Well, the Irish Question disposed of, what other schemes of reform had this enthusiastic multitude of delegates and notabilities, sitting in the good town of Nottingham, where, forsooth, they might have some rather serious thoughts suggested to them by the locality and its industries. I remember I was there some six years ago, and trade was booming then. I was told, I don’t know with how much truth, that an ordinary twister-in, or lace-weaver, could earn £6 a-week; prosperity was great, and the horrible redbrick blue-slated shanties of a prosperous Midland town were effacing the last remains of the beautiful crocus-meadows, for which the town was once famous; and any hints I ventured timidly to give as to how long this prosperity might last, were received with the contempt which prophecies deserve. Whereas, now it would seem by the weekly trade reports as if the population, high and low, would soon be reduced to living on taking in each other’s washing.

Well, as to the reforms to be taken in hand after the carrying of Home Rule, the Liberal Conference at Nottingham has been what its members call bold indeed: venturing to go in for disestablishment of the Welsh Church; the abolition of plural votes, by means of having all the elections on one day, shortening the period of residence which qualifies a voter; free education (important this, at any rate); local option (this also important — for the vote); London government, allotments for labourers ie., permission to them to pay their own poor-rates); and what is called ‘free-land’ — ie., all obstacles removed which might stand in the way of Mr Wynans or his like buying up all England to turn it into a deer forest.

All this, which is heralded in the Liberal newspapers as an ‘advanced programme’, in all the dignity of extra large type, is indeed quite as far as anyone could have expected the Liberal Party to go as a body — ie., with the leave of Mr Gladstone and its other bosses; and one must admit that most of these reforms will have to be done, whether they greatly matter or not. But it is not much wool for so great a cry; and when one thinks that this is received as an ‘advanced programme’ with a regular flourish of trumpets by the party which considers itself the popular party, in righteous opposition to the Tories or reactionists, one cannot help noting how much of an accident it has been that the Liberals have been driven to make peace with Ireland, and that Home Rule once gained the Liberal Party will have performed its functions to the very end, and must either make its exit or must go about with the brains knocked out of it. And that all the more as the Tory Party is quite capable of dishing the Liberals on all these great reforms, and probably will do so.
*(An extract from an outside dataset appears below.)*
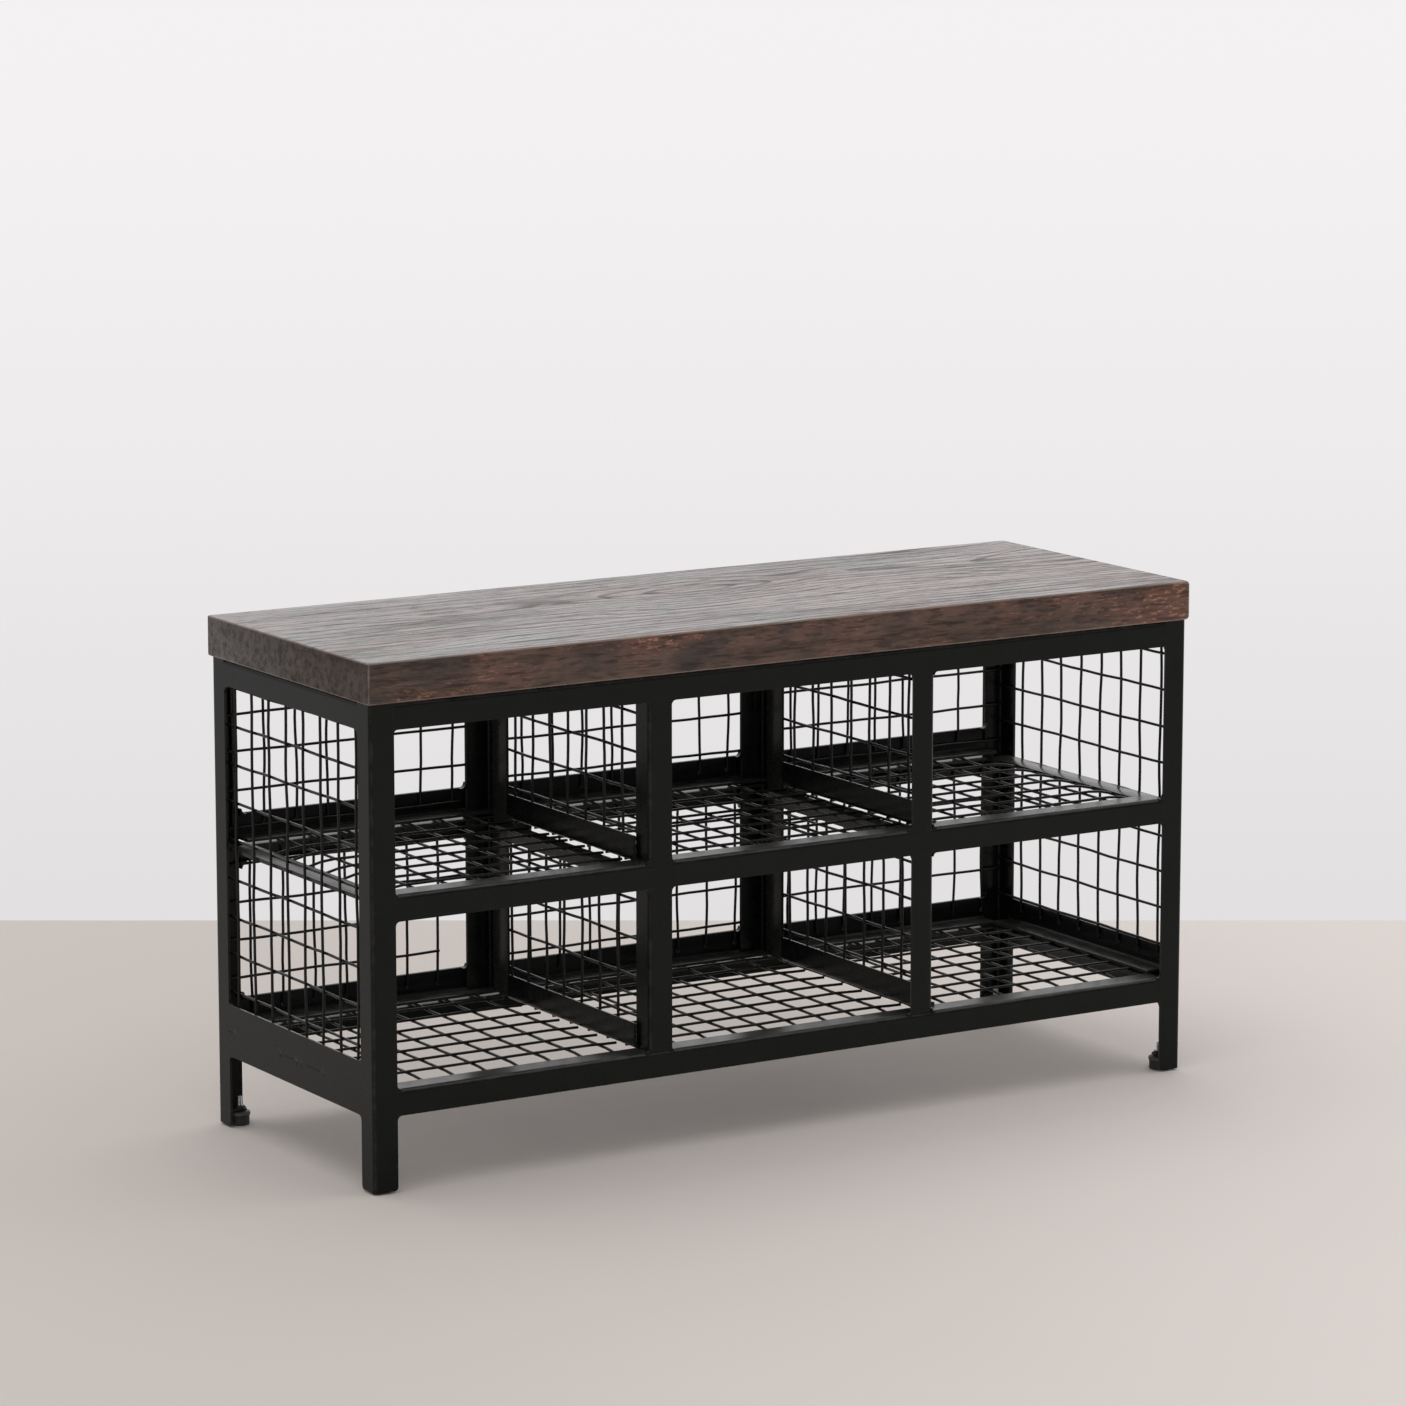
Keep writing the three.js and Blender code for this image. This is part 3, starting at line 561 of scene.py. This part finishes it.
def wires(along, across, depth, places, starts, ends, level, seed, bend=None, sway=0.4):
    """Rings of round wires side by side. A wire runs along one axis between its start and end, at its
    place on the second axis and at one level on the third. Its line wanders by two slow sine waves
    with random phases, less in depth than across, and bend adds a change of level along the run."""
    rng = np.random.default_rng(seed)
    places = np.asarray(places, float)
    count = len(places)
    starts = np.broadcast_to(np.asarray(starts, float), count)
    ends = np.broadcast_to(np.asarray(ends, float), count)
    steps = max(10, int(np.max(ends - starts) / 13.0))
    run = starts[:, None] + (ends - starts)[:, None] * np.linspace(0.0, 1.0, steps)
    long_wave = rng.uniform(110.0, 210.0, (2, count, 1))
    short_wave = rng.uniform(45.0, 85.0, (2, count, 1))
    phase = rng.uniform(0.0, 2 * math.pi, (4, count, 1))
    wander = [np.sin(2 * math.pi * run / long_wave[k] + phase[k])
              + 0.45 * np.sin(2 * math.pi * run / short_wave[k] + phase[k + 2]) for k in (0, 1)]
    line = np.zeros((count, steps, 3))
    line[..., along] = run
    line[..., across] = places[:, None] + sway * wander[0] + rng.normal(0.0, 0.3, (count, 1))
    line[..., depth] = level + 0.22 * sway * wander[1] + (0.0 if bend is None else bend(run))
    angle = 2 * math.pi * (np.arange(AROUND) + 0.5) / AROUND
    rings = np.repeat(line[:, :, None], AROUND, axis=2)
    rings[..., across] += WIRE * np.cos(angle)
    rings[..., depth] += WIRE * np.sin(angle)
    return rings, np.zeros(rings.shape[:3])


def weld_dots(centres, radii, seed):
    """Rings of small weld drops: squashed balls from five rings of eight points, each point pushed in
    or out by up to a sixth of the radius so that no two drops are alike."""
    rng = np.random.default_rng(seed)
    centres = np.asarray(centres, float).reshape(-1, 3)
    radii = np.broadcast_to(np.asarray(radii, float), centres.shape)
    tilt = np.radians([14.0, 50.0, 90.0, 130.0, 166.0])[:, None]
    turn = (2 * math.pi * (np.arange(8) + 0.5) / 8)[None]
    ball = np.stack([np.sin(tilt) * np.cos(turn), np.sin(tilt) * np.sin(turn),
                     np.cos(tilt) + 0.0 * turn], -1)
    lump = 1.0 + rng.uniform(-0.17, 0.17, (len(centres), 5, 8, 1))
    size = radii * rng.uniform(0.85, 1.15, (len(centres), 1))
    rings = centres[:, None, None] + ball[None] * lump * size[:, None, None]
    return rings, np.full(rings.shape[:3], DROP_WEAR_AND_GLINT)


def ends_of(stack):
    """Centres of the first and the last ring of every wire in a stack."""
    rings = stack[0]
    return np.concatenate([rings[:, 0].mean(1), rings[:, -1].mean(1)])


# This paint's rubbed amount acts mainly on the weld drops, whose lighter patches are partly wear and
# partly a painted glint.
wire_paint = black_paint("wire_paint", (0.0045, 0.0050, 0.0046), 0.30, 700.0, 0.00001, 0.7, 0.25, 0.25)


def hang_mesh(node, stacks):
    """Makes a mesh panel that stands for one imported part."""
    made = skin(node.replace("_mesh", "_wires"), *stacks)
    made.data.materials.append(wire_paint)
    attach(made, "bench")
    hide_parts(node)


PITCH_UP = 37.45
PITCH_ALONG = 34.45
END_LEVELS = {"left": 134.4 + PITCH_UP * np.arange(9), "right": 126.2 + 37.16 * np.arange(9)}
END_PLACES = {"left": 85.8 - 34.8 * np.arange(-1, 7), "right": 115.8 - 34.4 * np.arange(8)}
for end_name, side_x in ENDS:
    low, high = corners(f"{end_name}_end_mesh")
    outer = side_x * (corners("right_end_mesh")[1][0] - 1.15)
    inner = outer - side_x * LAYER
    upright = wires(2, 1, 0, END_PLACES[end_name], low[2], high[2], outer, 11 + side_x, sway=0.8)
    level = wires(1, 2, 0, END_LEVELS[end_name], low[1] + 1.0, high[1] - 1.0, inner, 21 + side_x)
    drops = weld_dots(ends_of(upright) + [side_x * 0.9, 0.0, 0.0], (1.6, 2.4, 2.9), 31 + side_x)
    hang_mesh(f"{end_name}_end_mesh", [upright, level, drops])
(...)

And meanwhile the trades unions are crying out for a Labour Party, have declared for land nationalization, and have their faces turned towards Socialism; and all over the country workmen are asking themselves why they are in a position of inferiority to those who do not work. The authorities in London are as afraid to let workmen speak their minds there as the Irish authorities to let the Irish speak, and a terrible winter of misery and want of employment is opening out before us.

Of all these things the Nottingham delegates took as much cognisance as though they were living in another planet. These things, since they concern the daily life and happiness and misery of the working classes, are, forsooth, ‘not within the scope of practical politics’.

Query — What are practical politics? Answer — Vote-catching for election time, so that we may be in and you may be out.